PRABA INSIGHT – Setiap tanggal 2 Mei, jagat media sosial dan dunia pendidikan Indonesia mendadak jadi lebih puitis.
Ucapan selamat Hari Pendidikan Nasional (Hardiknas) bertebaran, foto-foto siswa berseragam adat diunggah, dan pidato-pidato penuh semangat digaungkan.
Tapi, di balik semua itu, ada sejarah kelam yang jarang disorot, bahkan cenderung ditutup rapat.
Padahal, seperti kata Ki Hajar Dewantara sendiri, “Pendidikan itu menuntun segala kekuatan kodrat yang ada pada anak.” Maka, mari kita tuntun ingatan kolektif kita pada sejarah yang jarang dibicarakan.
Ki Hajar Dewantara: Bapak Pendidikan Nasional yang Pernah Diusir Belanda
Nama Ki Hajar Dewantara tentu tak asing. Ia adalah pencetus Hari Pendidikan Nasional, yang juga ditetapkan bertepatan dengan hari lahirnya: 2 Mei 1889.
Tapi siapa sangka, pria bernama asli Raden Mas Soewardi Soerjaningrat ini dulunya justru diasingkan oleh pemerintah kolonial karena tulisannya yang kritis.
Dalam sebuah artikel legendaris berjudul Als Ik Een Nederlander Was (Seandainya Aku Seorang Belanda), Soewardi dengan getir mengkritik kebijakan pemerintah kolonial yang merayakan kemerdekaannya di tanah jajahan.
Tulisannya begitu menohok hingga ia harus “liburan paksa” ke Belanda selama beberapa tahun.
Tapi, justru di sanalah ia belajar ilmu pendidikan dan merumuskan filosofi pendidikan yang kemudian jadi dasar berdirinya Taman Siswa sebuah gerakan pendidikan alternatif bagi rakyat jelata yang saat itu tak bisa mengakses sekolah kolonial.
Pendidikan Kolonial: Mesin Cetak Pegawai, Bukan Pemikir
Sebelum Taman Siswa berdiri, pendidikan di Indonesia adalah alat kekuasaan. Sekolah-sekolah seperti Europeesche Lagere School (ELS) dan Hollandsch-Inlandsche School (HIS) dibuat bukan untuk mencerdaskan bangsa, tapi untuk mencetak pegawai rendahan yang bisa melayani kepentingan pemerintah kolonial. Kurikulumnya menekankan kepatuhan, bukan keberanian berpikir.
Pendidikan bukan tempat anak-anak bertanya “mengapa”, tapi diajarkan untuk mengangguk tanpa tanya.
Bahkan dalam buku pelajaran, Belanda digambarkan sebagai penyelamat, bukan penjajah.

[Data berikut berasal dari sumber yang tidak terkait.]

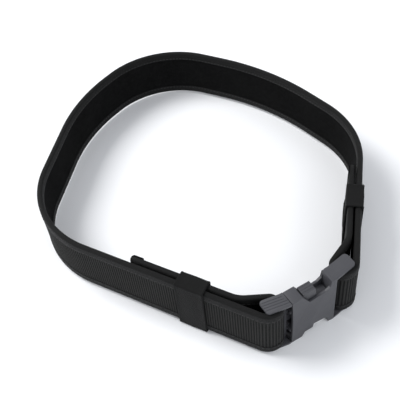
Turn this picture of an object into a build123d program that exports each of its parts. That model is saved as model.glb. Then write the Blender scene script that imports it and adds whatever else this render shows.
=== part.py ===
"""Padded webbing belt, closed in a loop by a side-release buckle.

The belt stands on its lower edge. The buckle is at the front, with its halves joined along X:
the male half on -X, the housing on +X. +Y points from the buckle to the back of the loop, and
+Z is up. The origin is on the resting surface, under the middle of the whole belt's box.
"""

from build123d import *
from math import hypot
import os

# ---------------------------------------------------------------- driving dimensions, mm
belt_width = 50.0  # height of the belt as it stands
core_thickness = 2.4
face_thickness = 0.8  # ribbed webbing outside
lining_thickness = 0.8  # loop pile inside
ply_gap = 0.05  # glue line between two plies
binding_wall = 0.5  # edge tape
binding_reach = 8.0  # how far the edge tape comes down each face

layer_gap = 1.5  # between the belt and its folded-back tail
hook_thickness = 0.9
hook_length = 55.0
hook_inset = 6.0  # from the tail's tip to the hook strip
hook_margin = 6.0  # from the belt's edge to the hook strip
left_tail_reach = 121.0  # tail's tip, along the belt from the corner beside the buckle
right_tail_reach = 108.0
end_tape_wall = 0.3
end_tape_reach = 10.0

keeper_length = 25.0
keeper_wall = 1.2
keeper_clearance = 0.5
keeper_corner = 0.5  # radius inside the sleeve's corners
left_keeper_place = 65.0  # middle of the keeper, along the belt from the same corner
right_keeper_place = 72.0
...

Narasi inilah yang dilawan oleh Ki Hajar Dewantara dan tokoh-tokoh pendidikan lainnya seperti Douwes Dekker dan Tjipto Mangunkusumo yang tergabung dalam Tiga Serangkai.
Warisan Kelam Itu Masih Ada?
Meski kita sudah merdeka lebih dari 79 tahun, jejak pendidikan kolonial ternyata belum sepenuhnya hilang. Sistem pendidikan kita masih sering mengutamakan nilai ujian daripada kemampuan berpikir kritis.

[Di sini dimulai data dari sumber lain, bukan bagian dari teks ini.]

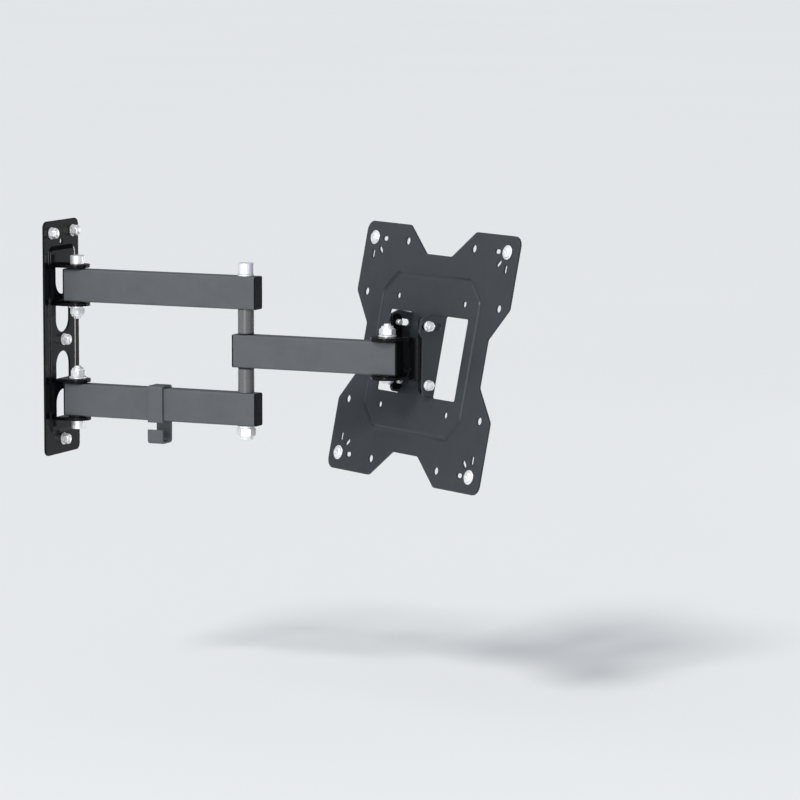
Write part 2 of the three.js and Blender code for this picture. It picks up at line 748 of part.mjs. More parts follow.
function vesaPlate() {
  const { centre, window } = VESA;
  const outline = vesaOutline();
  QUARTERS.forEach(([sx, sz]) => {
    VESA_HOLES.forEach(({ x, z, radius }) => {
      outline.holes.push(roundHole(sx * x, sz * z, radius));
    });
    [0, 45, 90].forEach((turn) => outline.holes.push(raySlot(sx, sz, turn)));
  });
  [-1, 1].forEach((side) => {
    const [a, b] = [side * window.inner, side * window.outer];
    const [x0, x1] = [Math.min(a, b), Math.max(a, b)];
    outline.holes.push(rectangle(x0, x1, -window.half, window.half, 2));
  });
  let made = platePiece(outline, FRONT, BACK).subtract(groove()).translate([0, 0, centre]);
  const ear = BRACKET.half + EAR_GAP;
  [-ear - EAR.thick, ear].forEach((x) => {
    made = made.add(sideways(earShape(), x, x + EAR.thick));
    made = made.subtract(sideways(earSlot(), x - 1, x + EAR.thick + 1));
    made = made.subtract(crossRod(M5.shank + 0.3, x - 1, x + EAR.thick + 1, 0, 0));
  });
  return made;
}

function buildPlate(group) {
  piece(group, "vesa_plate", vesaPlate(), MATERIAL.plate);
  const corner = VESA_HOLES[3];
  [
    { name: "top_left", sx: 1, sz: 1 },
    { name: "top_right", sx: -1, sz: 1 },
    { name: "bottom_left", sx: 1, sz: -1 },
    { name: "bottom_right", sx: -1, sz: -1 },
  ].forEach(({ name, sx, sz }) => {
    // About z the head looks up, so it is turned to look back along +y.
    const place = (made) =>
      made
        .rotate([-90, 0, 0])
        .translate([sx * corner.x, BACK + GAP, VESA.centre + sz * corner.z]);
    piece(group, `screen_screw_${name}`, place(panScrew()), MATERIAL.zinc);
  });
}

// A low cross-recessed screw with a flange. Its shank stops at the plate's screen side.
function panScrew() {
  const tip = VESA.thick;
  const body = turned([
    [0, -tip],
    [M6.shank, -tip],
    [M6.shank, 0],
    [6.4, 0],
    [6.4, 0.9],
    [5.2, 1.2],
    [5, 1.9],
    [4, 2.7],
    [2.2, 3.2],
    [0, 3.3],
  ]);
  const [arm, width] = [2.8, 0.6];
  const cross = box(-arm, arm, -width, width, 1.8, 6).add(box(-width, width, -arm, arm, 1.8, 6));
  return body.subtract(cross);
}

// ---------- assembly ----------

const mount = new THREE.Group();
const rear = new THREE.Group();
const front = new THREE.Group();
const head = new THREE.Group();
const plate = new THREE.Group();

rear.position.y = -SHOULDER;
rear.userData.span = REAR_SPAN;
front.position.y = -REAR_SPAN;
front.userData.span = FRONT_SPAN;
head.position.y = -FRONT_SPAN;
head.rotation.z = THREE.MathUtils.degToRad(SWIVEL);
plate.position.set(0, -TILT_AXIS.out, TILT_AXIS.z);
plate.rotation.x = THREE.MathUtils.degToRad(TILT);

mount.add(rear);
rear.add(front);
front.add(head);
head.add(plate);

buildWall(mount);
buildRearArms(rear);
buildFrontArm(front);
buildHead(head);
buildPlate(plate);

export default mount;
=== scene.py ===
"""A full motion television wall mount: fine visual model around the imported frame.

Lengths in the dimension tables are millimetres; meshes are written in metres, in the row frame.
"""

import json
import math
import bmesh
import bpy
from mathutils import Matrix, Quaternion, Vector
from mathutils.geometry import tessellate_polygon


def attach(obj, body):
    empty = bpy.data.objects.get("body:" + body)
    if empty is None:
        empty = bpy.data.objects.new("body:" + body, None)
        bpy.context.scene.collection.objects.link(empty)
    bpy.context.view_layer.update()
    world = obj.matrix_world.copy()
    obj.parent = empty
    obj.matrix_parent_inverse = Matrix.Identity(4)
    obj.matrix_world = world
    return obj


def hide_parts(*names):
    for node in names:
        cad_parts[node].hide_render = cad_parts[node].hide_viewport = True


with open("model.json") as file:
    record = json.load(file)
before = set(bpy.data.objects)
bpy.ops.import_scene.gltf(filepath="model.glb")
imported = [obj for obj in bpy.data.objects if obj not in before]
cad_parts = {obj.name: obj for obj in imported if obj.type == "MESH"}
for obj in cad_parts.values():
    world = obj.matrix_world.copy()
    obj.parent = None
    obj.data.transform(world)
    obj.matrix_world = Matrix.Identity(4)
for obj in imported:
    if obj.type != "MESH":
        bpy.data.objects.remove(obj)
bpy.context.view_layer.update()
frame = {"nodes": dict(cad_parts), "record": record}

# ---------- dimensions, in millimetres, as in the CAD ----------

MM = 0.001
SHOULDER, REAR_SPAN, FRONT_SPAN = 18.5, 173.5, 140.5
SWIVEL, TILT = math.radians(60), math.radians(12)

TUBE_WIDE, TUBE_TALL, TUBE_WALL, TUBE_CORNER = 15, 30, 1.5, 1.8
REAR_LEVEL = 53
REAR_OVER_WALL, REAR_OVER_ELBOW = 11.5, 12.8
FRONT_OVER_ELBOW, FRONT_OVER_HEAD = 11, 12
CAP_RIM, CAP_GAP = 1.2, 0.2

PLATE = {"half": 32.2, "top": 112.5, "bottom": -104, "thick": 2.2, "corner": 6}
PANEL = {"half": 23.6, "top": 87.2, "bottom": -82.4, "rise": 1, "slope": 4.4, "corner": 6}
HOLLOW = {"inset": 4, "corner": 3, "draft": 0.8}
LUG = {"half": 12, "thick": 3, "bore": 4.3, "slit": 1, "window": 25}
LUG_CLEAR = 1.2
SMALL_HOLE = (0, 92.9, 2.7)
LAG_SPOTS = {
    "top_left": (20, 101.5),
    "top_right": (-20, 101.5),
    "middle": (0, 2),
    "bottom": (0, -90.6),
}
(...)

Kurikulum gonta-ganti seperti tren TikTok, sementara nasib guru honorer masih seperti subplot sedih dalam sinetron Ramadan.
Tak hanya itu, akses pendidikan juga masih jadi masalah besar. Di pelosok negeri, anak-anak masih harus berjalan berkilo-kilo meter untuk sekolah.
Di kota, anak-anak dituntut ikut les sejak TK agar bisa masuk SD favorit. Ini pendidikan atau kompetisi masuk surga?
Hari Pendidikan Nasional: Rayakan, Tapi Jangan Lupa Berkaca
Hari Pendidikan Nasional seharusnya bukan sekadar seremoni. Ia adalah momen reflektif untuk menengok kembali semangat asli Ki Hajar Dewantara: memerdekakan manusia lewat pendidikan. Bukan memenjarakan dalam angka, ranking, dan akreditasi.
Maka, saat kita mengunggah kutipan “Ing ngarso sung tulodo, ing madyo mangun karso, tut wuri handayani”, jangan cuma berhenti di caption Instagram.
Jadikan itu kompas dalam membangun pendidikan yang benar-benar membebaskan. Karena sejatinya, pendidikan adalah senjata paling ampuh untuk mengubah dunia asal tidak dilucuti oleh birokrasi dan kebijakan yang salah arah.